Que Donald Trump cree estar por encima del bien y del mal es un lugar común entre los analistas de su presidencia, destaca un reportaje del diario español La Vanguardia.
Señala que en su Twitter colgó una foto en la que se le ve a él y, de fondo, la montaña Rushmore, desde donde el pasado 3 de julio hizo un discurso incendiario.
Acudió a ese enclave de Dakota del Sur como presidente, a costa de las arcas públicas, y actuó como un auténtico hooligan de su campaña.
Según señaló The New York Times el pasado domingo, la gobernadora Kristi Noem, sabedora de que Trump sueña con que su rostro figure en ese lugar, le regaló una réplica de 1,2 metros con un quinto integrante. No hace falta decir quién era el quinto.
En su Twitter replicó con su habitual “Fake news”. Lo que añadió parece más bien una confirmación de esa noticia: “Nunca he sugerido eso (formar parte de la montaña), pero mirando las muchas cosas que he conseguido en tres años y medio, tal vez más que ningún otro presidente, me parece una buena idea”.
Sin ningún tipo de rubor, a pesar de que la Covid-19 barrió sus logros, queda claro que las líneas rojas no existen para Trump.
Ni a la hora del hiperbólico autoelogio, ni en el respeto a la distinción que sus predecesores mantuvieron entre ejercer de presidente y ser el candidato a la reelección.
Tras su fallido acto en Tulsa (Oklahoma) el 20 de junio, donde no logró más que un tercio del aforo, en buen parte por la precaución de muchos de sus seguidores ante el coronavirus, Trump ha renunciado a esos actos masivos.
Pero no se resigna a protagonizar mítines, que los introducido en sus intervenciones presidenciales, inclusos en sus de nuevo diarias ruedas de prensa con la excusa del “virus chino”.
Trump apareció el pasado martes en la Rosaleda de su residencia.

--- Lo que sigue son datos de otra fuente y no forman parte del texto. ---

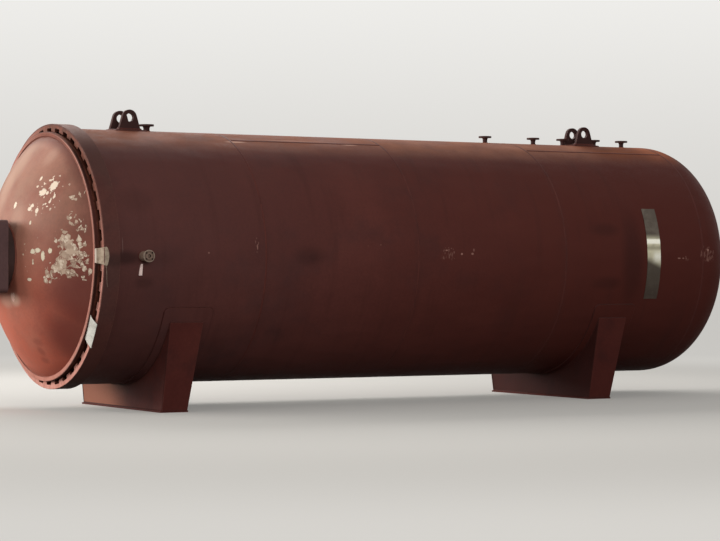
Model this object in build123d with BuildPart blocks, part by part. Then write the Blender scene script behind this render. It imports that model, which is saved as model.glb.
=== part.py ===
from build123d import *
import os
from math import acos, asin, atan2, cos, degrees, hypot, pi, radians, sin, sqrt

# A glass lamination autoclave: a horizontal pressure vessel on two saddles, with a quick-opening
# toothed door on its mouth. Millimetres, +Z up, +X along the vessel towards its rear head.
# The origin is the centre of the front saddle's foot, on the floor.

os.makedirs("parts", exist_ok=True)

# Vessel
bore_radius = 1250
shell_wall = 16
ground_clearance = 250
seat_gap = 0.3
shell_radius = bore_radius + shell_wall
axis_height = ground_clearance + shell_radius

# Lengths along the vessel, from the front face of its mouth
mouth_to_front_saddle = 917
ring_length = 165
course_lengths = (1585, 1760, 1830, 1826)
head_straight = 40
head_crown_share = 0.904
head_knuckle_share = 0.173

# Toothed ring round the mouth
tooth_count = 40
ring_stand_out = 41
notch_width = 108
notch_corner = 10
notch_depth = 34
lip_tip_step = 20
lip_length = 50
throat_step = 74
throat_chamfer = 10
ring_edge = 4

# Door flange, whose teeth turn behind the lip of the ring
tooth_length = 50
tooth_axial_gap = 8
tooth_side_gap = 18
tooth_tip_gap = 15
tooth_lead_in = 6
neck_gap = 25
rim_gap = 2
rim_front = 60
rim_length = 35
rim_width = 41
rim_edge = 5
flange_lip = 40
dish_edge_setback = 16

# Door dish
dish_radius = 1714
dish_wall = 18

# Seal in the face behind the teeth
seal_setback = 8
seal_width = 14
seal_groove_depth = 10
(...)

Habló seis minutos sobre la política del país hacia China y luego cambio de asunto. Se pasó 50 minutos atacando a Joe Biden, su oponente el 3 de noviembre.
Dos en uno. Sus pronunciamientos contra el gigante asiático procedían del texto que le prepararon sus colaboradores en el Gobierno.
El arrebato contra el exvicepresidente Biden, al estilo de los que dirige a multitudes estridentes, salió de un ordenador que le dio su equipo de reelección.
Viajes oficiales se enfocan en visitar estados electorales claves
“La mayoría de los presidentes más o menos respetan el hecho de que la Rosaleda y la Casa Blanca son espacios sagrados, que pertenece a todos nosotros”, afirmó en la MSNBC el historiador presidencial Michael Beschloss.
“La mayoría de los presidentes –prosiguió– evitan ser demasiado partidistas cuando usan esos espacios”.
Sin embargo, Beschloss remarcó que la intervención de Trump en la Rosaleda era “más adecuada para un discurso en un salón de convenciones o un palacio de deportes”.
Los ejemplos de esta capacidad para utilizar la plataforma presidencia en beneficio de sus propósitos electorales se han ido repitiendo en las últimas semanas.
Los viajes oficiales se han enfocado a visitar estados péndulo –los que pueden caer en las urnas a un lado u otro– y ofrecer en realidad discursos de campaña delante de audiencias amistosas.
En Florida y en Ohio habló detrás del sello presidencial a los seguidores que se habían concentrado para agasajarlo. En su visita a la fábrica de Whirpool, en Cleveland, enfatizó los logros económicos durante la pandemia para luego adentrarse en un territorio propio de reelección.
Todos esos viajes los hace en el Air Force One , con el equipo que integra su gobierno, al que se añaden otros de su campaña.
Algunos analistas sostienen que es la única manera que tiene a mano para insuflar energía a sus bases, en un momento en que las encuestas señalan que está perdiendo el pulso frente a Biden.